4 Cross a stile into the woods. Follow the path down, over a footbridge and right up the other side. Go through a gate and ahead towards Churchill. Cross a stile, then bear right beside a house. Cross a stile and turn left up the road. Pass a post-box and turn right along a path. At the next road turn left. At the top turn right.
5 Turn right again before you reach the church and follow the path round the back of the old pub. Cross a stile, pass a barn and maintain your direction into a field. Soon turn right over a stile and walk down a lane. When you get to the road turn left; turn right at the next junction, then left at the end. Follow this road out of the village, passing the old chapel. Continue through Sarsden Halt.
6 Follow the road right, then keep straight ahead along the green lane. After ½ mile (800m) climb the stile on your left and bear diagonally up the field. Walk up the hedge and turn right along the road.
7 Continue walking straight ahead through Kingham Hill Farm. Pass through a gate at the other side and carry on straight across two fields. Cross a stile, then a footbridge and stile and keep straight on. Pass an old gate and continue up the field. Cross another stile and continue, bearing slightly left over the hill crest. Take the gate to the left of the main gate and turn left up the road to return to your car and the start of the walk.
There's a slightly theatrical air about Cornwell, as if this neat and charming village were poised and waiting for the next act, or a film camera to roll. It huddles on one side of a small valley, smugly holding on to its secrets, for, as part of the Cornwell Manor Estate, it is private and inaccessible. You may look, but not touch. The manor itself, where owner Peter Ward and his family live today, is carefully screened from prying eyes, except for the lovely stone front, which boldly faces up to the road from behind its high, wrought-iron gate.
Cornwell's best known secret is that it was thoroughly remodelled just before the Second World War by the architect-cum-salvage king, Clough Williams-Ellis (1883-1978). Born in Northamptonshire, Williams-Ellis developed an eclectic design style that mixed architectural details in a particularly flamboyant way. By the time he was working on Cornwell, his own pet project at Portmeirion in North Wales - what he called his home for fallen buildings - was already well established. The then owner of Cornwell, Mrs Anthony Gillson, employed Williams-Ellis to modernise the village, but also to create the magnificent terraced gardens at the manor, along with other alterations including the addition of a ballroom. His influence may be clearly seen on the village hall (originally the school), with its bowed end and eccentric chimney stack-cum-bellcote.
The little Church of St Peter remained untouched at this time, though the handsome wooden candelabras are attributed to the style of Clough Williams-Ellis. It dates back to Norman times, and its position away from the village, in fact on the opposite side of the manor, is curious.

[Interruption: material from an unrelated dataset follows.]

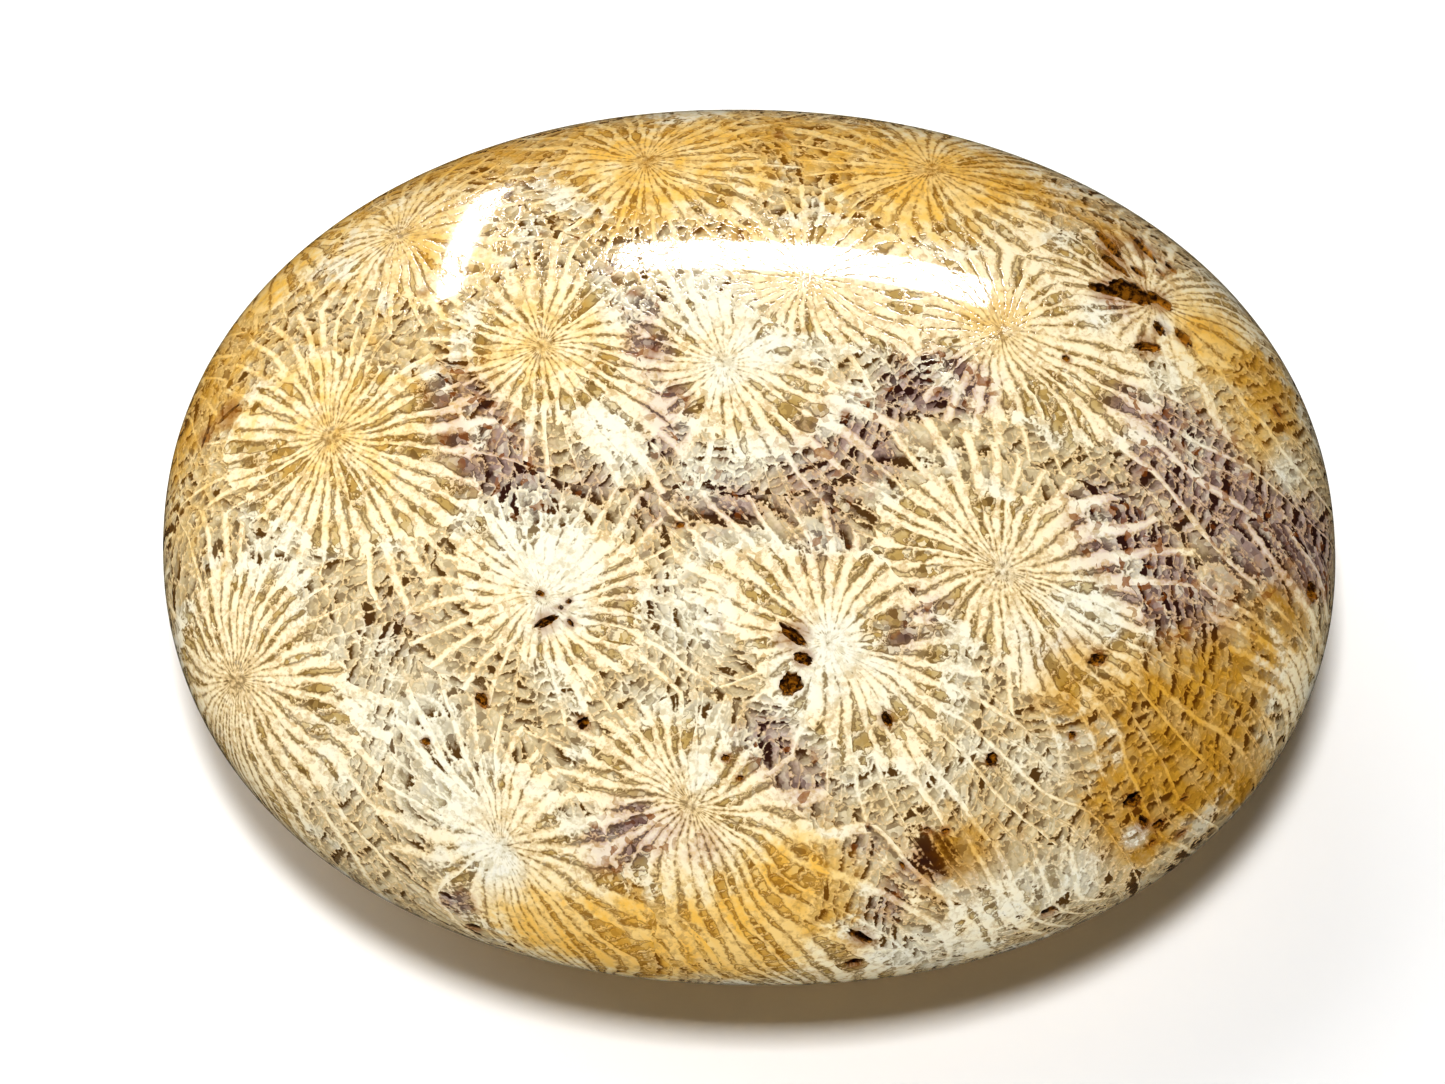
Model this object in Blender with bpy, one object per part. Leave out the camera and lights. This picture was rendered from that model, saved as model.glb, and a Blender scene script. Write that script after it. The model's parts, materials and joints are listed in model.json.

It is believed that a village once surrounded the church, but disappeared during the ravages of the plague years.
In direct contrast to Cornwell, the attractions of Churchill are both up-front and open to view. The tower of All Saints' Church dominates the skyline for miles around and, if it looks strangely familiar to you, that's probably because it's a scaled-down model of the tower of Magdalene College, Oxford. As the choristers of that famous establishment sing from their tower to greet the dawn every May Day morning, so local choristers gather at the top of All Saints' to do the same. The church was built in 1826 by James Langston, a mover and shaker in the village, and it is he who is affectionately remembered with the large and elaborate fountain next door.
Churchill boasts two famous sons. The first is Warren Hastings (1732-1818), a colourful figure who rose to become Governor-General of India, and lost his fortune in successfully defending himself against a charge of cruelty and corruption. The second is William Smith (1769-1839), who produced the first geological map of England.
The hamlet of Sarsden Halt was once a stop on the railway line - hence the appearance and railway theme of some of its buildings. The line ran along the valley floor, linking Chipping Norton in the east with the main line at Kingham Station to the west. Its route is crossed twice in the course of the walk.
The pub in Churchill was closed at the time of writing. It's therefore worth making your way westwards to Bledington, where the venerable King's Head Inn looks out on the huge village green, with its streams and tiny bridges. In a beautiful setting, the pub is a free house, offering restaurant food and accommodation, with plenty of tables to sit at outside. A children's play area is near by.
Chipping Norton is the highest town in Oxfordshire, its wealth built on the wool trade. It centres on a large market square, with a little town hall dating from 1835 and some handsome Georgian frontages. There are lots of opportunities for shopping and eating out. The distinctive Bliss Valley Tweed Mill with its tall Tuscan-style chimney, on the north side of town, has been converted to flats.